* [Stated exercise]: All of the material below is to be returned exactly.

------------

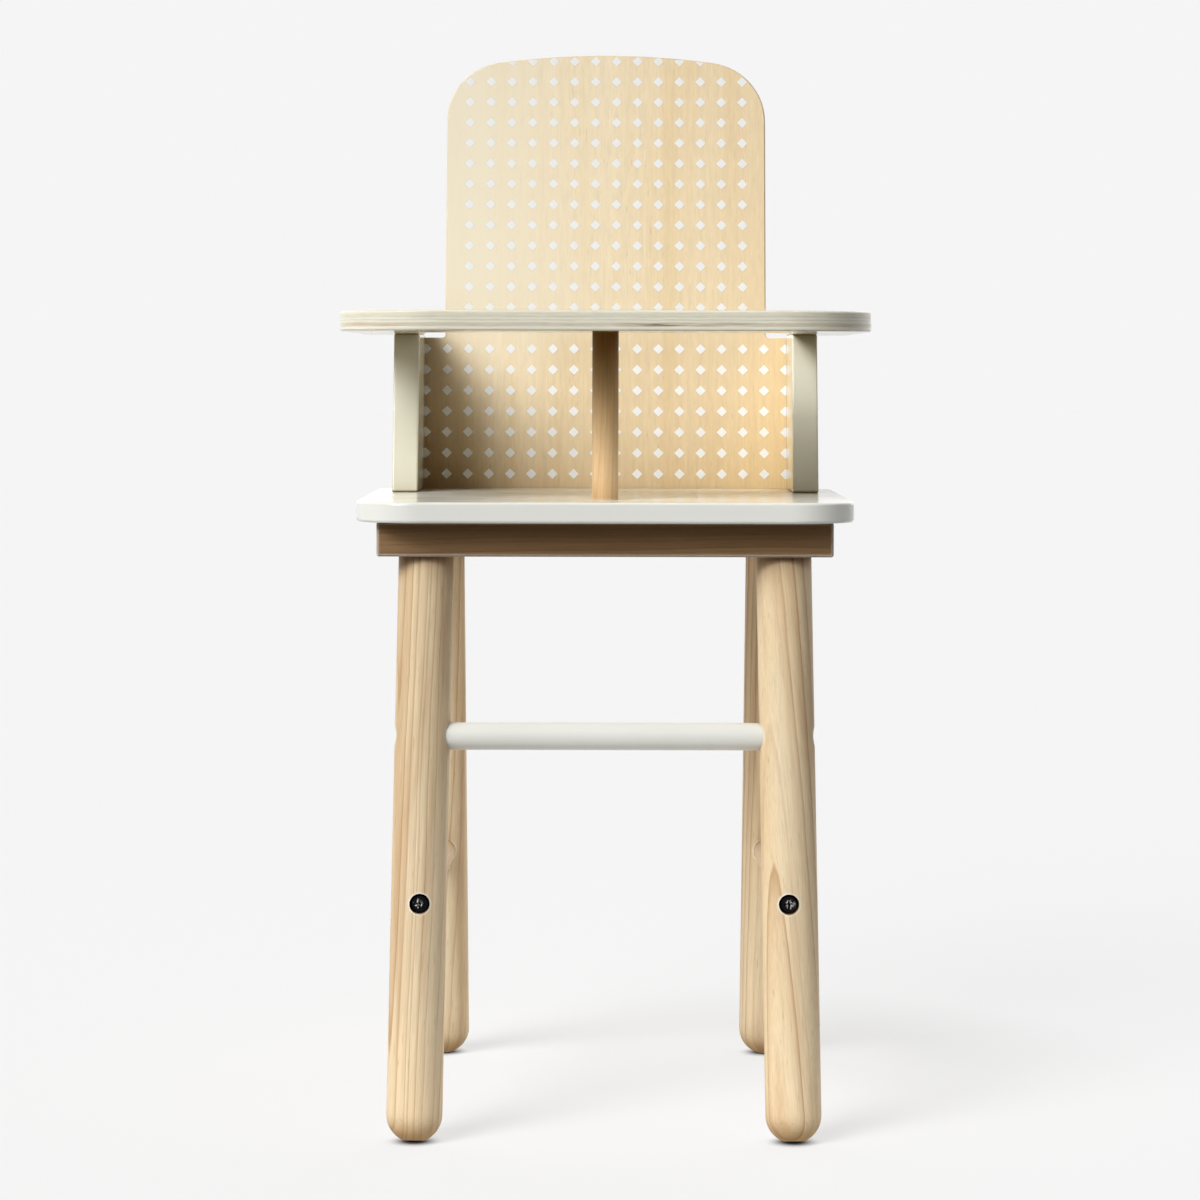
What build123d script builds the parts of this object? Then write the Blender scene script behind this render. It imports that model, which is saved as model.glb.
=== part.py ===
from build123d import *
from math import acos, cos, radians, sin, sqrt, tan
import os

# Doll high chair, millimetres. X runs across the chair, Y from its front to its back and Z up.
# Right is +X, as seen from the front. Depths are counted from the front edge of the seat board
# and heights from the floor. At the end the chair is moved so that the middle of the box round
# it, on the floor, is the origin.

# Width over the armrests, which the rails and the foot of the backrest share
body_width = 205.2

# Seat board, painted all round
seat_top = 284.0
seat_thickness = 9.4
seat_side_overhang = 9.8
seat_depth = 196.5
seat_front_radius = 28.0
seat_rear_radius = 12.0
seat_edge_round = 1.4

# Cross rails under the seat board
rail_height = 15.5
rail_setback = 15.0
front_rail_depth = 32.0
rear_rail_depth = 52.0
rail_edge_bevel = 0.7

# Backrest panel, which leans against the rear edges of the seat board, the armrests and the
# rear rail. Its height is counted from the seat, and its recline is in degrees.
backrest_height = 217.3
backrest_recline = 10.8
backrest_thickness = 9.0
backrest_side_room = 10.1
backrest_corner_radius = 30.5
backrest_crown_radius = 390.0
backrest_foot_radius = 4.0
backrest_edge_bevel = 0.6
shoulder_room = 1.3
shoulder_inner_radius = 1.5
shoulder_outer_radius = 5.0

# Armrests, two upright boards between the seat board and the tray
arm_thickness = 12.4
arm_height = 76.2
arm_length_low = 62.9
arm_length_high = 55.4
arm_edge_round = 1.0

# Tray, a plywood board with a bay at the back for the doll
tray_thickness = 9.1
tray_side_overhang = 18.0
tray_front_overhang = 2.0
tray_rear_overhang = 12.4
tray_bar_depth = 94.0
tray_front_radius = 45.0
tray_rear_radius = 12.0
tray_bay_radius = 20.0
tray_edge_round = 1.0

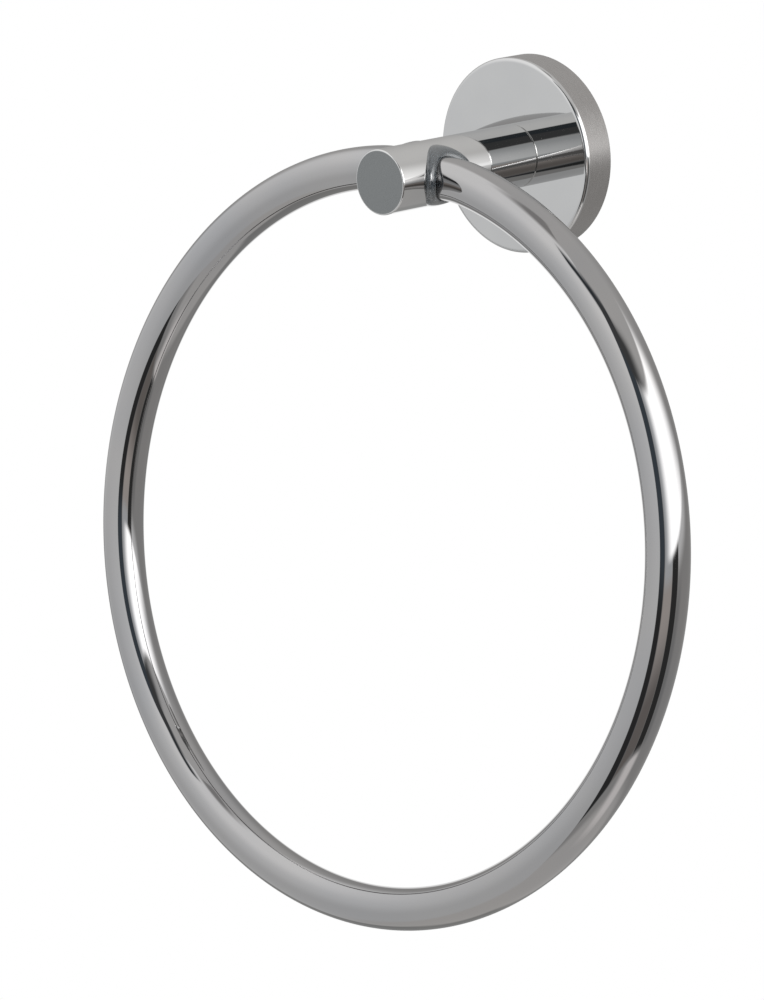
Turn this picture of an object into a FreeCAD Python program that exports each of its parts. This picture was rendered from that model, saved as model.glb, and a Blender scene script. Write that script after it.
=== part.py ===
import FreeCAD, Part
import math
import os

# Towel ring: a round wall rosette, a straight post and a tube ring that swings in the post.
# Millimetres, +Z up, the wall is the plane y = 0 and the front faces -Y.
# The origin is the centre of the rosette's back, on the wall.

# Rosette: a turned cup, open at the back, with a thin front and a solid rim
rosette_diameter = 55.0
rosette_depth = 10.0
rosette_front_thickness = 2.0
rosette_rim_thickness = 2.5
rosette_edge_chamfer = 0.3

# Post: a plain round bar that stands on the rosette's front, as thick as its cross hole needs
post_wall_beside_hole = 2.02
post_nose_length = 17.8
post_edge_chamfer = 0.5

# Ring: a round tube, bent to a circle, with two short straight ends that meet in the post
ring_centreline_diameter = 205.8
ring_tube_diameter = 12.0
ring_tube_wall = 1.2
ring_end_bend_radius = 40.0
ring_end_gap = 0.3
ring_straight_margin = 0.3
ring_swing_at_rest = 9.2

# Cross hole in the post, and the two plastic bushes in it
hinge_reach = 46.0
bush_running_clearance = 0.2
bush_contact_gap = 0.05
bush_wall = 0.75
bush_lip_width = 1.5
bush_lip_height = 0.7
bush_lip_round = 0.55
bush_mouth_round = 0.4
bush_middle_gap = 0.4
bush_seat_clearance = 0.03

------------

* [Written answer]:
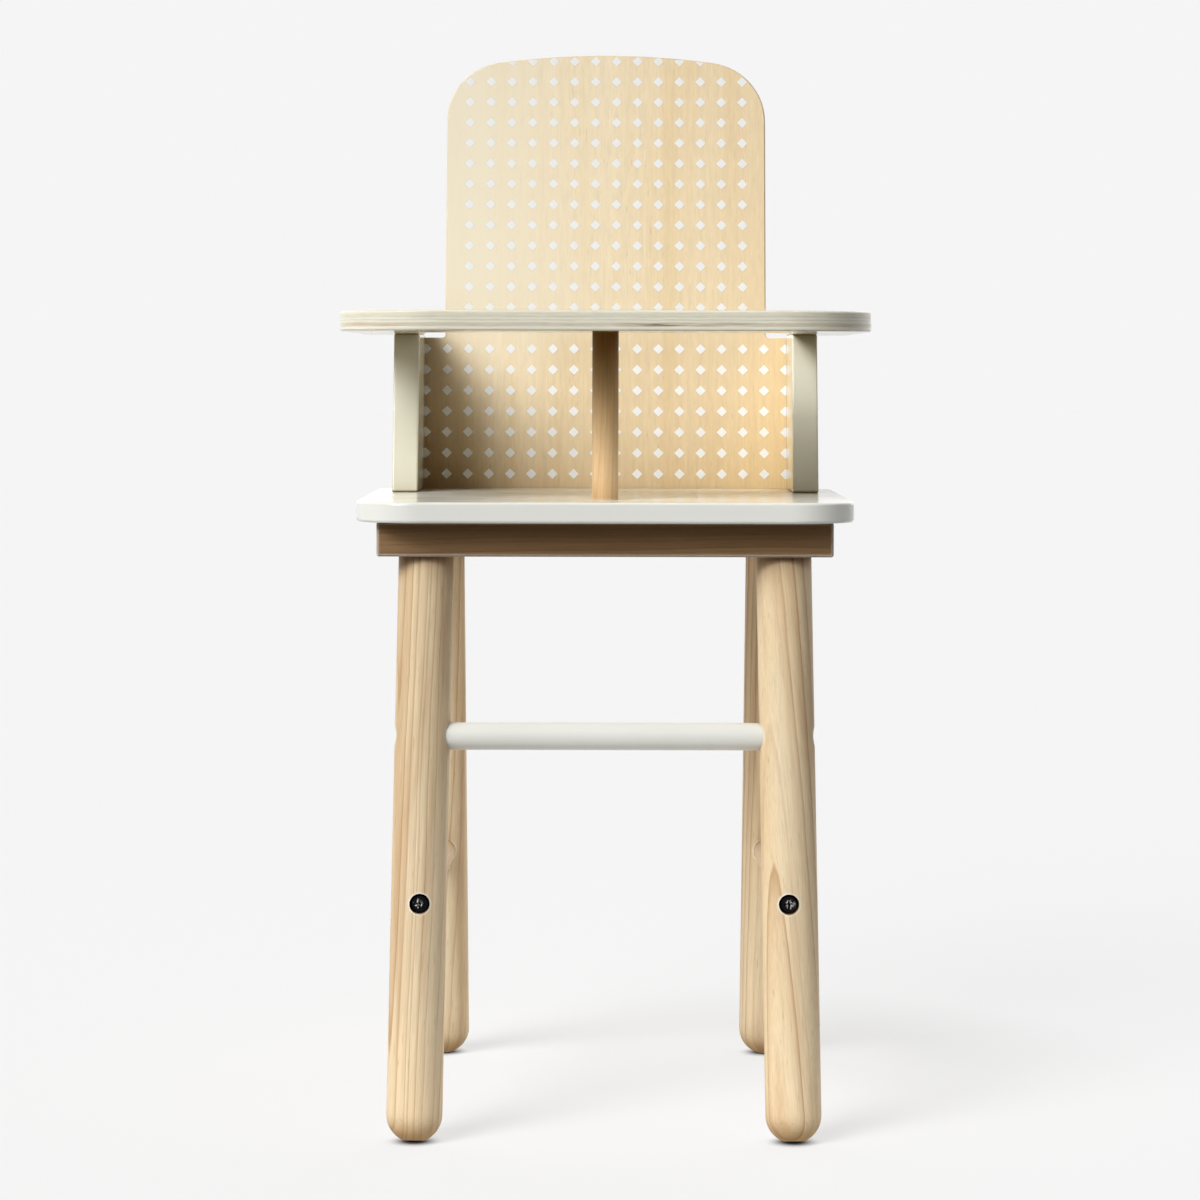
What build123d script builds the parts of this object? Then write the Blender scene script behind this render. It imports that model, which is saved as model.glb.
=== part.py ===
from build123d import *
from math import acos, cos, radians, sin, sqrt, tan
import os

# Doll high chair, millimetres. X runs across the chair, Y from its front to its back and Z up.
# Right is +X, as seen from the front. Depths are counted from the front edge of the seat board
# and heights from the floor. At the end the chair is moved so that the middle of the box round
# it, on the floor, is the origin.

# Width over the armrests, which the rails and the foot of the backrest share
body_width = 205.2

# Seat board, painted all round
seat_top = 284.0
seat_thickness = 9.4
seat_side_overhang = 9.8
seat_depth = 196.5
seat_front_radius = 28.0
seat_rear_radius = 12.0
seat_edge_round = 1.4

# Cross rails under the seat board
rail_height = 15.5
rail_setback = 15.0
front_rail_depth = 32.0
rear_rail_depth = 52.0
rail_edge_bevel = 0.7

# Backrest panel, which leans against the rear edges of the seat board, the armrests and the
# rear rail. Its height is counted from the seat, and its recline is in degrees.
backrest_height = 217.3
backrest_recline = 10.8
backrest_thickness = 9.0
backrest_side_room = 10.1
backrest_corner_radius = 30.5
backrest_crown_radius = 390.0
backrest_foot_radius = 4.0
backrest_edge_bevel = 0.6
shoulder_room = 1.3
shoulder_inner_radius = 1.5
shoulder_outer_radius = 5.0

# Armrests, two upright boards between the seat board and the tray
arm_thickness = 12.4
arm_height = 76.2
arm_length_low = 62.9
arm_length_high = 55.4
arm_edge_round = 1.0

# Tray, a plywood board with a bay at the back for the doll
tray_thickness = 9.1
tray_side_overhang = 18.0
tray_front_overhang = 2.0
tray_rear_overhang = 12.4
tray_bar_depth = 94.0
tray_front_radius = 45.0
tray_rear_radius = 12.0
tray_bay_radius = 20.0
tray_edge_round = 1.0

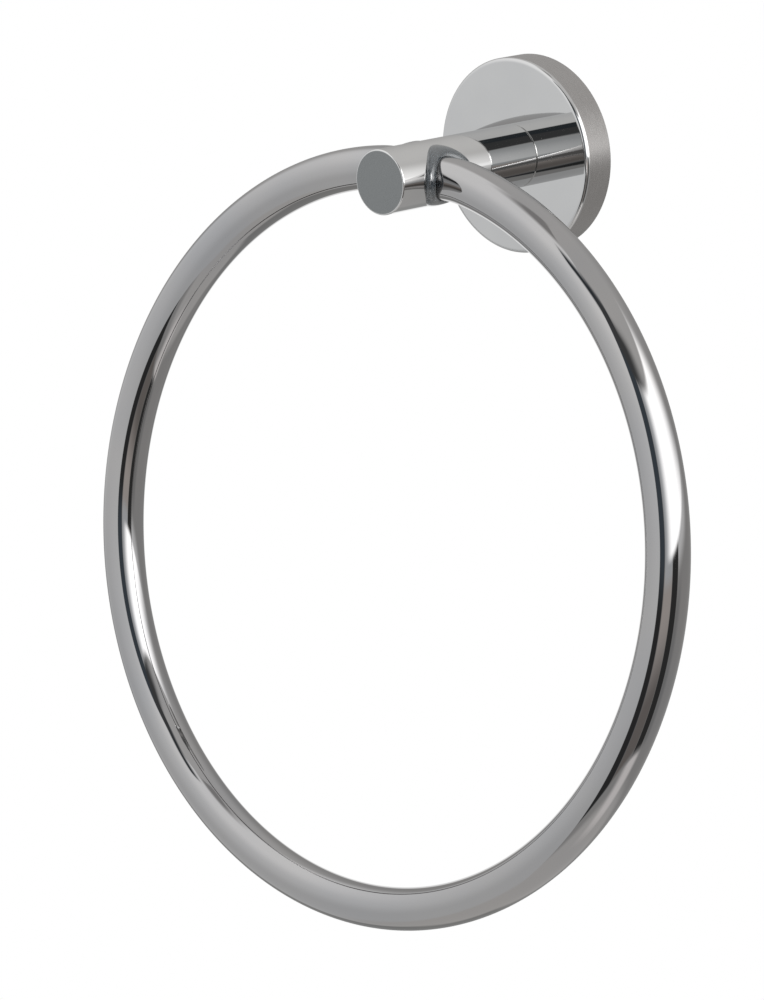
Turn this picture of an object into a FreeCAD Python program that exports each of its parts. This picture was rendered from that model, saved as model.glb, and a Blender scene script. Write that script after it.
=== part.py ===
import FreeCAD, Part
import math
import os

# Towel ring: a round wall rosette, a straight post and a tube ring that swings in the post.
# Millimetres, +Z up, the wall is the plane y = 0 and the front faces -Y.
# The origin is the centre of the rosette's back, on the wall.

# Rosette: a turned cup, open at the back, with a thin front and a solid rim
rosette_diameter = 55.0
rosette_depth = 10.0
rosette_front_thickness = 2.0
rosette_rim_thickness = 2.5
rosette_edge_chamfer = 0.3

# Post: a plain round bar that stands on the rosette's front, as thick as its cross hole needs
post_wall_beside_hole = 2.02
post_nose_length = 17.8
post_edge_chamfer = 0.5

# Ring: a round tube, bent to a circle, with two short straight ends that meet in the post
ring_centreline_diameter = 205.8
ring_tube_diameter = 12.0
ring_tube_wall = 1.2
ring_end_bend_radius = 40.0
ring_end_gap = 0.3
ring_straight_margin = 0.3
ring_swing_at_rest = 9.2

# Cross hole in the post, and the two plastic bushes in it
hinge_reach = 46.0
bush_running_clearance = 0.2
bush_contact_gap = 0.05
bush_wall = 0.75
bush_lip_width = 1.5
bush_lip_height = 0.7
bush_lip_round = 0.55
bush_mouth_round = 0.4
bush_middle_gap = 0.4
bush_seat_clearance = 0.03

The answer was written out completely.